Yesterday's demonstration regarding "an Arabisation of university administration" was the second by Nouakchott students this week, both ending up in confrontation with teargas-using Mauritanian police forces. While the Tuesday protests were pro-Arabisation, Thursday marchers were anti-Arabisation.

Mauritanian students disagree about the official languages to be used at the University of Nouakchott, where authorities want to make classic Arabic the only administrative and teaching language.

Tuesday protesters demanded university administrators and lecturers should use only Arabic and "other national languages" such as Soninke and Wolof. Their main slogan was against the continued use of French. "No to French, the colonial language" student slogans said. The demonstration was dominated by sons and daughters of Mauritania's majority conservative population of Arab and Berber descent.

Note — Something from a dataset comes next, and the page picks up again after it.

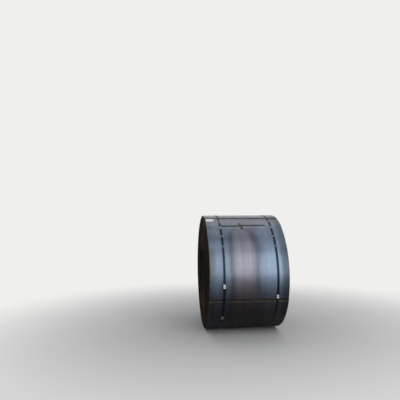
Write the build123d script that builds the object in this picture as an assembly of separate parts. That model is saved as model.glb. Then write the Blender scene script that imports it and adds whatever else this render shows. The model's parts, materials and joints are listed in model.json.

Yesterday's demonstration against Arabisation was more dominated by minority "African", non-Arab, students that have a tradition for using French as a lingua franca. Soninke and Wolof speaking Mauritanians traditionally have been educated in French language and customs and have less understanding of Arabic.

The non-Arab population of Mauritania traditionally has been discriminated against by the ruling Arab-Berber class, to a large degree being enslaved. Class division in Mauritania still mainly goes along ethnic lines. Many fear that an Arabisation of Mauritanian administration and education will deepen differences and segregation.

Mauritania's Prime Minister Moulaye Ould Mohamed Laghdaf on 1 March announced that classic Arabic would soon become the country's only official and administrative language. French, African languages and the majority language Hassaniya - a Berber-influenced dialect relatively far away from Arabic - are not to be used in administration and teaching.